Dois anos após a ruptura, o ex-caixa decidiu contar o esquema e abriu um bloquinho, diante do repórter, para revelar todas as supostas ilegalidades que viu acontecerem nos anos em que passou no escritório de Camata, como funcionário de sua total confiança. Desde 1989 contratado pelo gabinete de Camata no Senado até ir para o Banestes Seguros, sempre ficou em Vitória, sem dar expediente em Brasília, e cuidava das contas de campanha e pessoais do senador. Diversos parlamentares do PMDB capixaba confirmaram a estreita relação entre os dois, e que Marcos era, como atestam documentos oficiais, o caixa das campanhas do senador.

Além do bloco, Marcos exibiu papéis. São poucos.

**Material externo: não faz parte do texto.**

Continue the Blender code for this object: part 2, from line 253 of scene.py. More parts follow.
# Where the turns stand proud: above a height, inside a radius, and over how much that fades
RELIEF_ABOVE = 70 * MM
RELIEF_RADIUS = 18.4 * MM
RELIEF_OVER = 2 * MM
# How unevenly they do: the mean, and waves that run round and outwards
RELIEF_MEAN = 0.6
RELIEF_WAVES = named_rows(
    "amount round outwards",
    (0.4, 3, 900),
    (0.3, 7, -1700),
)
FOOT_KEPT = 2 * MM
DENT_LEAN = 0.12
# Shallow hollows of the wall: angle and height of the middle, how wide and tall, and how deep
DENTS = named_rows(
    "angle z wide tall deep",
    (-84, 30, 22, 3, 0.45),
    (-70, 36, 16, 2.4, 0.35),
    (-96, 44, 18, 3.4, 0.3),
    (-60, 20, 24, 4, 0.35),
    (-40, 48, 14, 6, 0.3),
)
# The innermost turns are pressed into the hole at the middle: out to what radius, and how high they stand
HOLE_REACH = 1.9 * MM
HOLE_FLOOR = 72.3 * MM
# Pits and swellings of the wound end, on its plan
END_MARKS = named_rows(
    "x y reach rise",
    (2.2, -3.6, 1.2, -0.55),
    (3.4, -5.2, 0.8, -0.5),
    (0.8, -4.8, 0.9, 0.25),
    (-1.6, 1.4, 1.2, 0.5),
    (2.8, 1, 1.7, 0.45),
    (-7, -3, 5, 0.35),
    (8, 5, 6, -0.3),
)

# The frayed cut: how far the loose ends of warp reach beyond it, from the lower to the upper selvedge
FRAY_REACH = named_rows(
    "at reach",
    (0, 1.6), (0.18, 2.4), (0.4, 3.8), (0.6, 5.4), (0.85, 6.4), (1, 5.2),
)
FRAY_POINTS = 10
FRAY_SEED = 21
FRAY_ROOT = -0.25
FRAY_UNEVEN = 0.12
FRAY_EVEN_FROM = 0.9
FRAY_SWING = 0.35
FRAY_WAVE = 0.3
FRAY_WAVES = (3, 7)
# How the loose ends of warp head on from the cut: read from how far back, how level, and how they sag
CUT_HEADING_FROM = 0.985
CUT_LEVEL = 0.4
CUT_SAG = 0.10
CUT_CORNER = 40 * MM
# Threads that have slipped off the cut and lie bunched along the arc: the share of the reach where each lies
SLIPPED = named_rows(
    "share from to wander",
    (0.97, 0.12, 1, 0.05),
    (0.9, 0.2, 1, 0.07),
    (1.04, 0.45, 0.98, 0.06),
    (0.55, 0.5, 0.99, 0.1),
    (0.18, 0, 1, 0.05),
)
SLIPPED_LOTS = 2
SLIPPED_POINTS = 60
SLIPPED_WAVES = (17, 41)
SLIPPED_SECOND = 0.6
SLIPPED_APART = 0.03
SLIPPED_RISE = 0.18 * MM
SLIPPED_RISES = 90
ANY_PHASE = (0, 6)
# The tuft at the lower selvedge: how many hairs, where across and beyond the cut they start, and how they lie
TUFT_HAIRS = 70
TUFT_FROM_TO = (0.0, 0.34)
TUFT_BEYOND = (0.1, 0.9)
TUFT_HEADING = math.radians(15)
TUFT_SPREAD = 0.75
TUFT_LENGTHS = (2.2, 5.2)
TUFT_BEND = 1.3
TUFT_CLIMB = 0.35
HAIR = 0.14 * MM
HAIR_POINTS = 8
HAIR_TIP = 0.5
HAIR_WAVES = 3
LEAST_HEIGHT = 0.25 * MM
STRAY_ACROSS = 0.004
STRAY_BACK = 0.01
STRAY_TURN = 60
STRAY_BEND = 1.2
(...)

Parte mostra os bons resultados de sua gestão à frente da Banestes Seguros. Na outra parte, a ficha de qualificação de Camata na última campanha para o Senado, em 2002, registra o nome do contador como "responsável pela administração financeira da campanha".

- A primeira coisa que se cobra é a prova. Mas, na época do mensalão, imaginavam que o Roberto Jefferson mostraria uma mala de documento. Ele não mostrou documento algum e, no final, 40 políticos acabaram cassados - diz.

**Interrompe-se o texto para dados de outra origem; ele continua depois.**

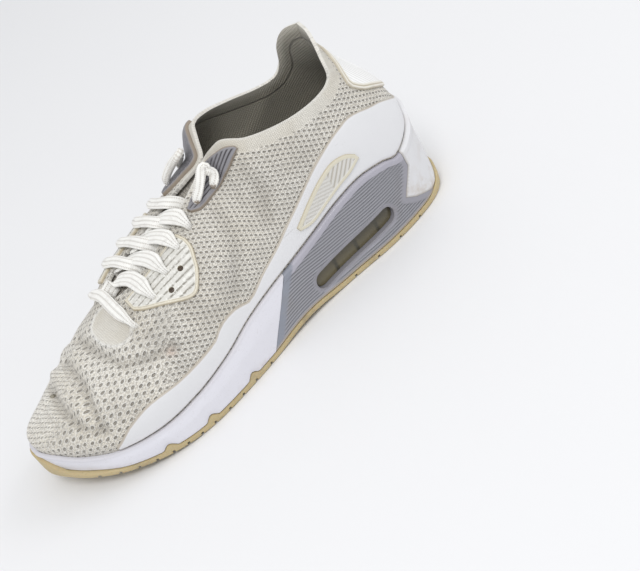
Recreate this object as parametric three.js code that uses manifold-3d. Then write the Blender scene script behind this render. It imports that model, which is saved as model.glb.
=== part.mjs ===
// A worn low-top knit trainer, left shoe, standing empty on its sole. Millimetres, +Z up.
// The shoe is drawn with x from the heel (0) to the toe (LENGTH), +y lateral, z from the ground, and
// the finished group is moved so that the middle of its footprint is the origin, toe towards +X.
//
// Every piece follows one form, the last. Each side of the shoe has a "walk" u from the middle of
// the heel (0) to the middle of the toe (1), and a "rise" v up the wall: -1 at the foot of the wall
// inside the sole, 0 at the sole's rim, 1 at the collar, the throat's edge or the ridge of the toe.
import * as THREE from 'three';
import { mergeVertices } from 'three/addons/utils/BufferGeometryUtils.js';
import Module from 'manifold-3d';

const wasm = await Module();
wasm.setup();

// ---- Driving dimensions ----
const LENGTH = 296;            // sole, heel to toe
const CENTRE_SHIFT = -0.28;    // the widest points of the two sides are not quite equal
const WALL = 2.0;              // knit upper with its lining
const GAP = 0.3;               // between pieces that meet
const RIM = 4.0;               // the upper stands this far inside the sole's outline
const TREAD = 4.2;             // rubber outsole
const OVERLAY = 1.2;           // moulded trim on the knit
const ON_KNIT = 0.5;           // trim to knit, both being faceted
const INSOLE = 4.0;
const TOE_SPRING = 14;
const HEEL_BEVEL = 4;
const ARCH_RISE = 2.4;
const THROAT_START = 0.47;     // walk at the foot of the V in the collar
const THROAT_END = 0.70;       // walk at the front end of the throat
const SIDES = { lateral: 1, medial: -1 };
const LACE_WIDTH = 7;
const LACE_THICK = 1.8;
const LOOP_CORD = 4.4;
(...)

Em seguida, Marcos pegou uma caneta e marcou alguns nomes de uma longa lista de prestadores de serviços da campanha de Camata ao Senado, em 2002. É uma lista oficial, apresentada à Justiça Eleitoral. À medida que ia fazendo as marcações, inclusive de seu próprio nome, o contador informava que essas pessoas não prestaram serviço algum. Pressionadas pelo senador, teriam apresentado recibo falso para "esquentar" quase R$200 mil de sobras de campanha eleitoral:

- Desafio qualquer uma destas pessoas, todas elas ou funcionárias do gabinete ou parentes dos Camata, a provar que efetivamente receberam o dinheiro declarado. Eu estava lá. Vi quando aconteceu.

Depois de entregar a lista eleitoral ao repórter, Marcos voltou a consultar o caderno. Está escrito: "Odebrecht/Terceira Ponte". A anotação se refere a uma das maiores obras de engenharia civil do Espírito Santo, a ponte que liga Vitória a Vila Velha, cuja construção demorou 16 anos. Como governador, Gerson Camata deu um passo decisivo na história da ponte, em 1984, ao assinar contrato com a Odebrecht para concluir a obra.

- Minha ligação com Camata era tão grande que as pessoas falavam as coisas comigo como se estivessem falando com ele. Uma delas foi Silvio Peixoto, da Odebrecht, que uma vez apareceu no escritório do senador com um pacote de dólares - conta o ex-caixa.

Marcos afirma que, sem ser indagado, Silvio contou que o pacote guardava US$5 mil, fruto de um suposto acordo da empresa com o senador que garantiria a Camata uma espécie de participação nos resultados mensais da cobrança de pedágio. Com a morte de Silvio, o contador disse que a tarefa de entregar o dinheiro foi repassada ao engenheiro Cesar Pinto, até hoje diretor da empresa em Vitória.

- Em certas ocasiões, o dinheiro caía porque o movimento do pedágio era menor. Eles faziam questão de me explicar. Eu repassava a informação ao senador, ao entregar o envelope, mas entrava por um ouvido e saía pelo outro. Como ele nada comentava, a conversa morria.

O pagamento regular da mesada, segundo o ex-caixa, teria ocorrido entre 1989 e 1998, até a ponte ser passada pelo governador Vitor Buaiz ao consórcio Rodosol:

- Como a Odebrecht, que deixou de explorar o pedágio, fizera um cálculo de exploração de 25 anos e saiu antes, fez questão de repassar uma indenização ao senador no valor de R$100 mil aproximadamente.

A próxima anotação do caderninho dá a senha para a continuação da entrevista: "salário/condomínio". Marcos disse que, durante 13 anos seguidos, foi obrigado a reservar 30% de seu salário do Senado para o pagamento mensal de despesas pessoais de Camata.

- Quando fui nomeado, ele disse: "Marcos, você vai pagar umas contas". Paguei o condomínio do apartamento do senador, o IPTU, a luz e o telefone. Quando fui cobrar reembolso, tive uma surpresa. Ele disse que, todo o mês, eu teria de fazer aquilo. E sem reembolso.

Marcos disse que a obrigação de pagar só foi suspensa quando o Senado instituiu a verba indenizatória. Mas suspeita que outros funcionários sejam obrigados até hoje a dispor de parte dos salários para as despesas pessoais de Camata.